Hoy en día la casa es un bien de interés cultural, de carácter municipal, esto significa que se pueden hacer inversiones con dinero del Estado para su promoción. De hecho, en 2016 comenzó un proceso de restauración, con ayuda de convocatorias regionales, y para 2018, 100 años después de la llegada de Rivera, se inauguró el proyecto de la casa museo.
En la actualidad, la casa museo cuenta con tres espacios expositivos principales: el salón José Eustasio Rivera, dedicado a la vida y obra del escritor; el salón Isabel Amézquita “Chavita”, que recrea la habitación de la última habitante de la casa y guardiana de los relatos sobre el escritor, y el salón de la Memoria, que muestra aspectos de la historia de Orocué. “Antes de la llegada de José Eustasio ya existíamos”, mencionó Carmen Julia Mejía Amézquita, directora de la casa museo.
Orocué después de “La vorágine”
Más de 100 años después es posible recorrer los lugares que inspiraron a José Eustasio Rivera durante su estadía en Orocué. Se puede imaginar cómo era el puerto, los barcos, los llanos, aún existen los vestigios naturales que llevaron al poeta a escribir: “Soy un grávido río, y a la luz meridiana ruedo bajo los ámbitos reflejando el paisaje, y en el hondo murmullo de mi audaz oleaje se oye la voz solemne de la selva lejana”.
A pesar de que el autor nunca conoció la transformación social que tuvo este lugar tantos años después de su estadía, este es un caso que sirve para cuestionar el papel que tiene la literatura en medio de la apropiación social de los territorios, el reconocimiento de las tradiciones y de todo lo intangible que rodea a una población, como las ideas, los valores o la idiosincrasia.
Muchas cosas han cambiado desde 1918, pero el río sigue fluyendo, como si el tiempo no hubiera pasado.
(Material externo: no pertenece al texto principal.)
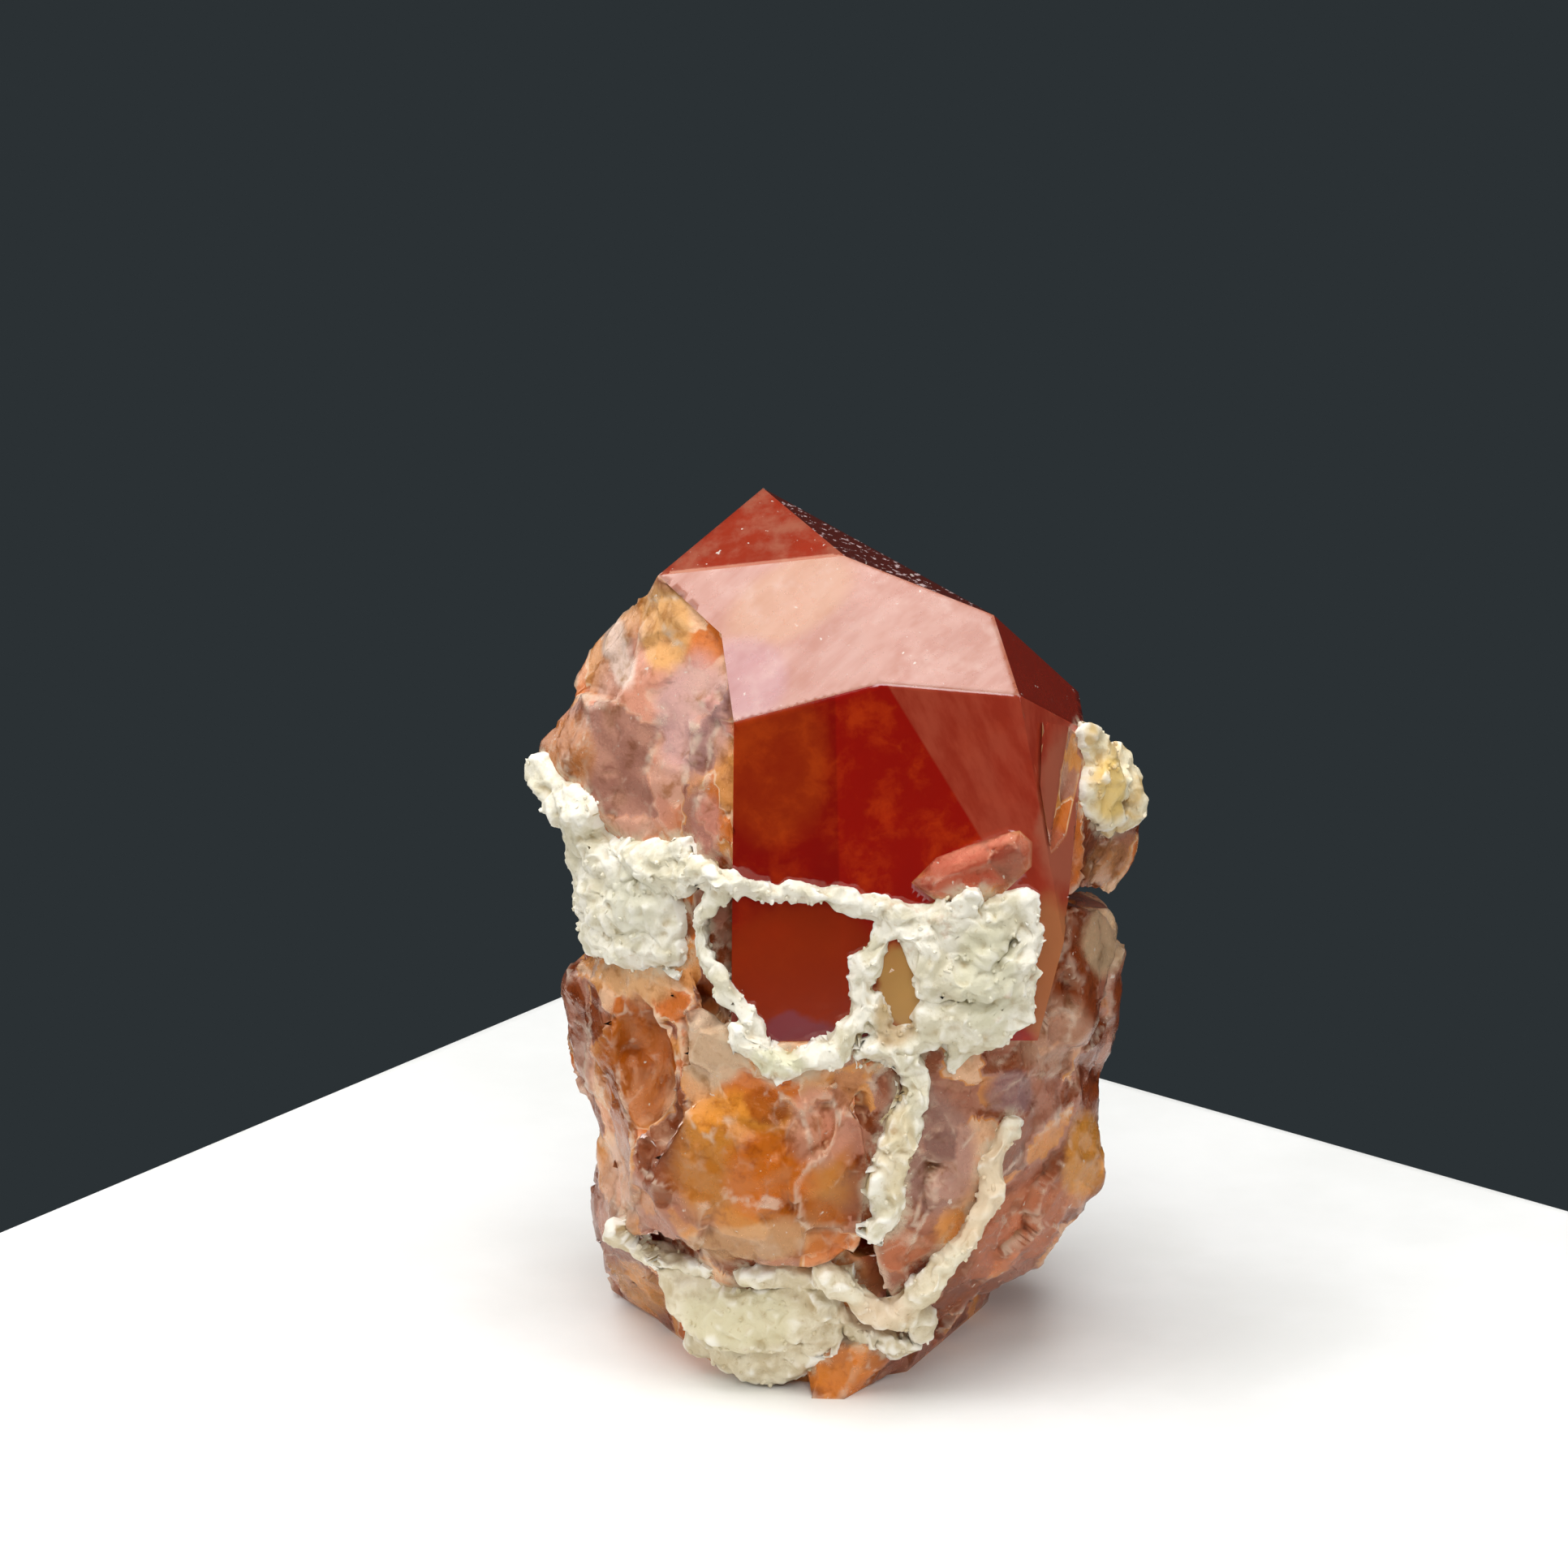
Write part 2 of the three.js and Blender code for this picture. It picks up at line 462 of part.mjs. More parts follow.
// A rhombic dodecahedron, the commonest form of a garnet crystal.
function dodecahedronSolid({ centre, radius, turn, tilt }, margin) {
  const reach = radius + margin;
  const points = [];
  for (const x of [-1, 1]) {
    for (const y of [-1, 1]) {
      for (const z of [-1, 1]) {
        points.push(new THREE.Vector3(x, y, z).multiplyScalar(reach / 2));
      }
    }
  }
  for (const sign of [-1, 1]) {
    points.push(new THREE.Vector3(sign * reach, 0, 0));
    points.push(new THREE.Vector3(0, sign * reach, 0));
    points.push(new THREE.Vector3(0, 0, sign * reach));
  }
  const geometry = new ConvexGeometry(points);
  geometry.rotateX(THREE.MathUtils.degToRad(tilt));
  geometry.rotateZ(THREE.MathUtils.degToRad(turn));
  geometry.translate(...centre);
  return asSolid(geometry);
}

function lumpSolid({ front, back }, margin) {
  const points = front.map(frontPoint);
  points.push(...back.map((point) => new THREE.Vector3(...point)));
  return hullSolid(points, margin);
}

// Everything above the flat that the specimen stands on.
function aboveTheFlat(solid) {
  const block = new THREE.BoxGeometry(CUT_BLOCK, CUT_BLOCK, CUT_BLOCK);
  block.translate(0, 0, CUT_BLOCK / 2);
  return solid.intersect(asSolid(block));
}

function garnetSolid(margin) {
  let whole = gemSolid(margin);
  for (const lump of Object.values(LUMPS)) {
    whole = whole.add(lumpSolid(lump, margin));
  }
  for (const crystal of BACK_CRYSTALS) {
    whole = whole.add(dodecahedronSolid(crystal, margin));
  }
  return aboveTheFlat(whole);
}

// The corners of a rough ball of radius 1, spun a random way.
function raggedBall(detail, raggedness, random) {
  const ball = new THREE.IcosahedronGeometry(1, detail);
  ball.deleteAttribute("normal");
  ball.deleteAttribute("uv");
  const corners = mergeVertices(ball).attributes.position;
  const spin = new THREE.Euler(random() * Math.PI, random() * Math.PI, random() * Math.PI);
  const points = [];
  for (let i = 0; i < corners.count; i++) {
    const point = new THREE.Vector3().fromBufferAttribute(corners, i).applyEuler(spin);
    points.push(point.multiplyScalar(1 + raggedness * (random() - 0.5)));
  }
  return points;
}

// Stretches a ball's corners along the tilted front view, and moves them to a middle.
function frontBall(points, [halfWidth, halfDepth, halfHeight], middle) {
  const stretch = new THREE.Vector3(halfWidth, halfDepth, halfHeight);
  const tilt = new THREE.Euler(-FRONT_TILT, 0, 0);
  return points.map((point) => point.multiply(stretch).applyEuler(tilt).add(middle));
}

function hollowSolid([across, rise, halfWidth, halfHeight, depth], findFront, random) {
  const ball = raggedBall(1, CHIP_RAGGEDNESS, random);
  return hullSolid(frontBall(ball, [halfWidth, depth, halfHeight], findFront(across, rise)));
}

// A repeatable run of numbers from 0 to 1, by Lehmer's rule.
function seededRandom(seed) {
  let state = seed;
  return () => {
    state = (state * LEHMER_FACTOR) % LEHMER_PRIME;
    return state / LEHMER_PRIME;
  };
}

// Finds where the front of a solid lies, looking along the tilted front view.
function frontFinder(solid) {
  const bothSides = new THREE.MeshBasicMaterial({ side: THREE.DoubleSide });
  const target = new THREE.Mesh(asGeometry(solid), bothSides);
  const sight = new THREE.Vector3(0, Math.cos(FRONT_TILT), -Math.sin(FRONT_TILT));
  const caster = new THREE.Raycaster();
  return (across, rise) => {
    const start = frontPoint([across, rise, SIGHT_DEPTH]);
    caster.set(start, sight);
    const [hit] = caster.intersectObject(target);
    return hit ? hit.point : null;
  };
}

// One lump of crust: a rough ball pressed flat against the garnet.
function crustLump([across, rise, radius, depth], findFront, random) {
  const middle = depth === undefined ? findFront(across, rise) : frontPoint([across, rise, depth]);
  if (!middle) {
    throw new Error(`no garnet behind the crust at ${across}, ${rise}`);
  }
  const ball = raggedBall(radius > LARGE_LUMP ? 1 : 0, CRUST_CRAGGINESS, random);
  return frontBall(ball, [radius, CRUST_PROUD + CRUST_SWELL * radius, radius], middle);
}

function crustSolid(runs, findFront, random) {
  let crust = null;
  for (const run of runs) {
    const lumps = run.map((lump) => crustLump(lump, findFront, random));
    for (let i = 1; i < lumps.length; i++) {
      const link = hullSolid([...lumps[i - 1], ...lumps[i]]);
      crust = crust ? crust.add(link) : link;
    }
  }
  return crust;
}

function largestPiece(solid) {
  const pieces = solid.decompose();
  return pieces.reduce((best, piece) => (piece.volume() > best.volume() ? piece : best));
}

function namedMesh(name, solid, color, roughness) {
  const material = new THREE.MeshStandardMaterial({ color, roughness, metalness: 0 });
  const mesh = new THREE.Mesh(asGeometry(solid), material);
  mesh.name = name;
  return mesh;
}

// Moves the meshes so that the specimen stands on the origin, and scales them to its height.
function standOnOrigin(meshes) {
  const box = new THREE.Box3();
  for (const mesh of meshes) {
    box.expandByObject(mesh);
  }
  const middle = box.getCenter(new THREE.Vector3());
  const scale = SPECIMEN_HEIGHT / (box.max.z - box.min.z);
  for (const mesh of meshes) {
    mesh.geometry.translate(-middle.x, -middle.y, -box.min.z);
    mesh.geometry.scale(scale, scale, scale);
  }
}

// The garnet with its chips cut out of the front, and with no sealed pockets left between its lumps.
function chippedGarnet() {
  const unbroken = garnetSolid(0);
  const findFront = frontFinder(unbroken);
  const random = seededRandom(CHIP_SEED);
  const hollows = HOLLOWS.map((hollow) => hollowSolid(hollow, findFront, random));
  return largestPiece(hollows.reduce((rest, hollow) => rest.subtract(hollow), unbroken));
}

function specimenMeshes() {
  const garnet = chippedGarnet();
  const findFront = frontFinder(garnet);
  const garnetAndSeam = garnetSolid(SEAM_GAP);
  const random = seededRandom(CRUST_SEED);
  const meshes = [namedMesh("garnet", garnet, GARNET_COLOUR, GARNET_ROUGHNESS)];
  for (const [name, runs] of Object.entries(CRUST)) {
    const crust = aboveTheFlat(crustSolid(runs, findFront, random)).subtract(garnetAndSeam);
    meshes.push(namedMesh(name, largestPiece(crust), ALBITE_COLOUR, ALBITE_ROUGHNESS));
  }
  return meshes;
}

const meshes = specimenMeshes();
standOnOrigin(meshes);

const specimen = new THREE.Group();
specimen.add(...meshes);

export default specimen;
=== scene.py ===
"""A thumbnail specimen of spessartine garnet with an albite crust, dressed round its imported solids."""

import math

import bmesh
import bpy
import numpy as np
from mathutils import Euler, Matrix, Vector, noise
from mathutils.bvhtree import BVHTree


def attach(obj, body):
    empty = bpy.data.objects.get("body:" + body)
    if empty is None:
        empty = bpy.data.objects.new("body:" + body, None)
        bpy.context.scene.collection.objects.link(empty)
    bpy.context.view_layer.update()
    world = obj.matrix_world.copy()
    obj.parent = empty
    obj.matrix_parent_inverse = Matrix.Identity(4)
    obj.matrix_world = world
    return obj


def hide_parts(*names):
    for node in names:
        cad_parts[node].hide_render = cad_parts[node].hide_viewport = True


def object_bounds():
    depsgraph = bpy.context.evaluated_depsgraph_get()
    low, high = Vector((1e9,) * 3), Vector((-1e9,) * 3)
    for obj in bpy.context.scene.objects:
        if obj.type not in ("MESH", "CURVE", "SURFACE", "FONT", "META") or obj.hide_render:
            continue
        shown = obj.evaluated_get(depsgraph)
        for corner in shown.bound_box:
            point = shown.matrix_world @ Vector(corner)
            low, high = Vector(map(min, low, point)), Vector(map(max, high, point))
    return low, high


# Without a fixed seed, the vector noise starts from the time of day.
NOISE_SEED = 7

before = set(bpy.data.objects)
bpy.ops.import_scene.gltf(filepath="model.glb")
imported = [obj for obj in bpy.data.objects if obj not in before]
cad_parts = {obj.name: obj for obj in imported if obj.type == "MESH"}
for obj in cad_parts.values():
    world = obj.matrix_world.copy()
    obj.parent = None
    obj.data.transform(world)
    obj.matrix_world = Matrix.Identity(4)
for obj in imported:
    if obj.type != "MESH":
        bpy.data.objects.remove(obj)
CAD_BOX = [list(corner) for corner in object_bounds()]
noise.seed_set(NOISE_SEED)

bl_info = {
    "name": "Garnet Specimen",
    "version": (1, 0, 0),
    "blender": (4, 5, 0),
    "location": "View3D > Sidebar > Specimen",
    "description": "Dresses a spessartine garnet specimen with its albite crust",
    "category": "Add Mesh",
}

MM = 0.001
FRONT_TILT = math.radians(19.5)
FRONT_SHIFT = (0.01, -0.28)

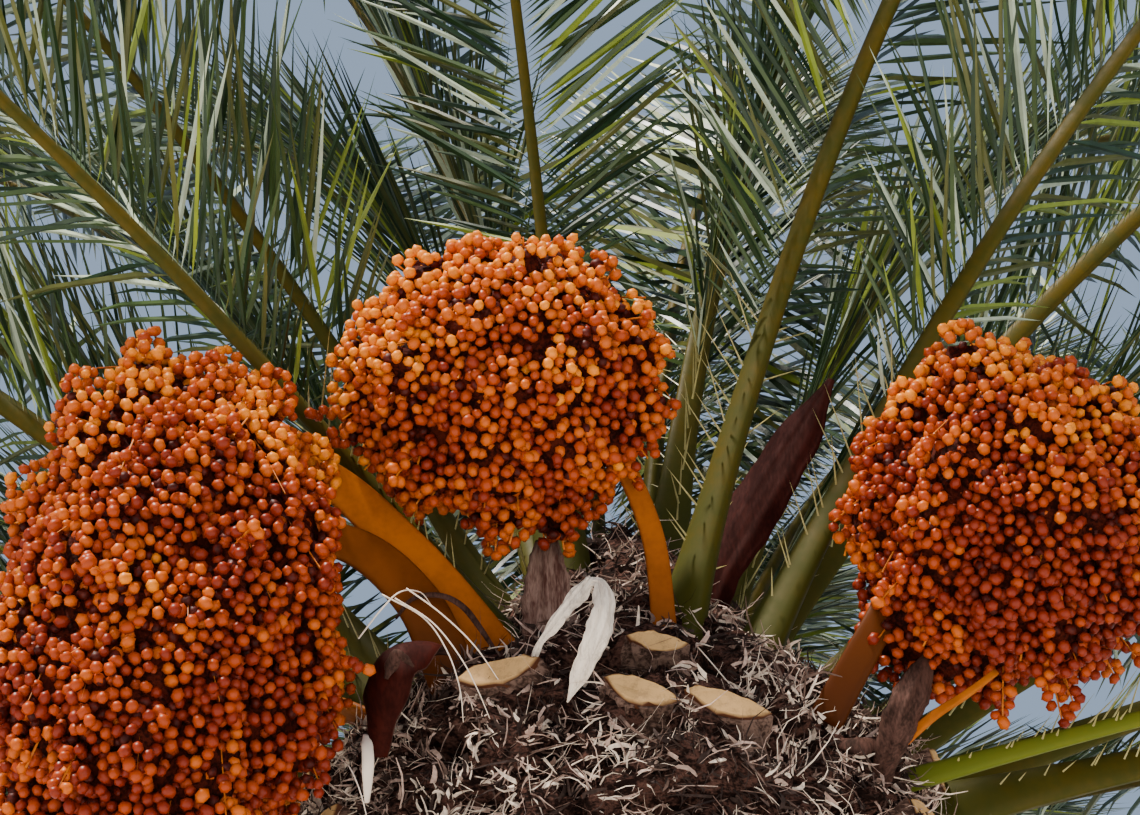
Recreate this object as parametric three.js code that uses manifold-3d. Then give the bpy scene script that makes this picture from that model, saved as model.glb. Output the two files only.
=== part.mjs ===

En Orocué, el rastro de Rivera se encuentra en los parques, en las historias y en la inspiración de nuevas generaciones de artistas y poetas que seguirán encontrando ideas en las palabras del escritor.
“Bajo el sol incendiario que los miembros enerva / se abrillanta el estero como líquido estuco; / duerme el bosque sonámbulo, / y un ramaje caduco pinta islotes de sombra sobre un lienzo de yerba”.
Así es el caso del escultor llanero Rafael Miranda, quien ha trabajado con temas culturales de la Orinoquia, especialmente en Orocué, donde tiene más de nueve monumentos alusivos a la tierra. Próximamente, tiene planeado ejecutar una obra que honra al autor de La vorágine y a los pueblos indígenas que sufrieron a costa de la fiebre del caucho.
Miranda ha estudiado detalladamente la obra de Rivera, encontrando inspiración en sus escritos para crear monumentos que conmemoren los 100 años de publicación de La vorágine, una obra que describe los paisajes llaneros.
Orocué, considerado la cuna de La vorágine, está apostando por la cultura con diversas iniciativas que buscan acercar a los jóvenes a la literatura, a través de propuestas artísticas y formativas, con el objetivo de reconocer su papel como centro cultural de Casanare. Este desarrollo del municipio es el resultado de la semilla literaria que Rivera plantó, sin darse cuenta, y que ha crecido y florecido a lo largo de los años.